Consequently, the participants of the VI Assembly of the
CONSEU:
1) Demand, in accordance with articles 15-18 of the Universal
Declaration of the Collective Rights of Peoples (which
constitutes the basic doctrine of the CONSEU), respect for the
rights of peoples and individuals, specially those excluded both
for their poverty and for the lack of recognition of their rights
as a distinctive people.
2) Commit ourselves to collaborate in projects aiming at
improving the socio-economic conditions of the migrant's
countries.
3) Denounce the stateless nations' lack of political power to
implement policies regarding the migration phenomenon or to
manage immigration itself, given the fact that the States keep
for themselves full power to legislate, regardless of the
guidelines drawn by the European institutions.
In order to face the challenges of migration, which are also
affecting us, the participants of the CONSEU, being as we are
citizens of stateless nations, have concluded that:
1) If, in accordance with the Universal Declaration of Human
Rights, everyone has the right to a nationality and no one can be
denied the right to change it, this principle should also be
applied to immigrants. Their individual rights must be combined
with their right and duty to become members of the new community.

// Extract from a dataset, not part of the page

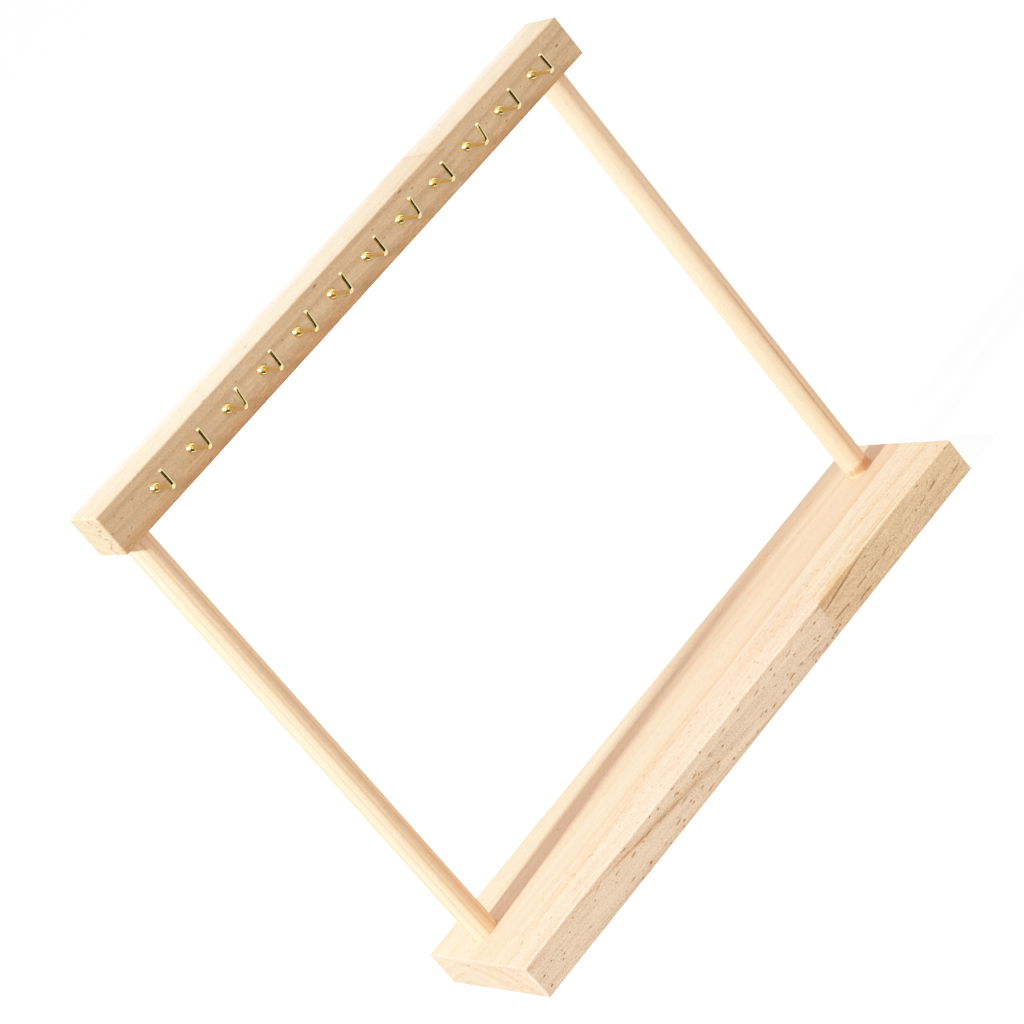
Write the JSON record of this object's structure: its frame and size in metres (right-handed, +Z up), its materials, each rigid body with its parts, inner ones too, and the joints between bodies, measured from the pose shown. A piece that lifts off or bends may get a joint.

It is not about imposing integration or assimilation upon
immigrants; it is about inviting them to participate in a project
of collective life. It must be reminded, though, that this
participation will be a fact if the receiving members of the
society and the newcomers respect each other for what they are,
regardless of whether they are recognised at a state level or
not. The recognition of the immigrant for what he/she is
constitutes the fundamental basis for the newcomer to acknowledge
the receiving society for what it is.
2) The immigrant must have the right to contribute to the
enrichment and configuration of the collective life through their
countries' cultural knowledge They must also have the right to
vote in the elections that might affect him directly, a previous
step to fully participate in the new society's political
life.
3) The reciprocal respect between newcomers and receivers must be
favoured by the civil society, which should provide itself with
appropriate organisations to approach the immigrants and help
them to get documents of residence and work papers, healthcare,
accommodation, etc. Good living-standards would make their
adaptation faster and easier and would open the door to a real
cultural exchange, and at the same time would prevent the
formation of ghettoes.
4) Stateless nations, being as they are receivers of new
immigration, should have the political power to implement
policies through their public institutions. Immigrants, then,
could be received as members of distinctive peoples rather than
simply members of a determinate state.
5) Language plays a very important role in the life of the
community and is one of the key elements to foster the
relationship between receivers and newcomers. In the context of
the stateless nations:
a) The language of the nation must be a socialisation tool, a link amongst speakers of different languages and the common language of those who share a territory and want to build a community based on respect. Therefore, it must also be the language of education, institutional communications and new technologies.
b) Immigrants should be informed about the “real” country they have migrated to, what is the language and the culture of the territory. This is particularly important in stateless nations with languages minoritised by state policies. They should also be informed about the real causes of language fragmentation, impoverishment and minorisation.
c) Information programmes should be launched in order to make the newcomers see the need to contribute to the nation-building process through language. To do so, the members of the stateless nation must set a good example using the common language everywhere and without shifting to the most powerful.
d) Promoting the teaching and usage of the language is crucial. In this process, national institutions –if they exist-, social movements and civil society must play a very important role in making the endangered language more prestigious and counterbalance the power of the state language –which could be official or co-official in the national territory.
e) European institutions should distinguish between language policies to be implemented in minoritised communities and those addressed to groups of immigrants with different languages. This should be so because the indigenous languages are the result of individual and collective rights of people living in a territorial community, whereas the languages of the immigrants must be placed in the field of individual rights since the speakers are not living in the territory where the collective rights should be applied.
Finally, the participants of the VI Assembly agree to call for the VII Assembly by the end of 2006 under the theme "Proposals by stateless nations on the reform of the international organisations (UN and others)".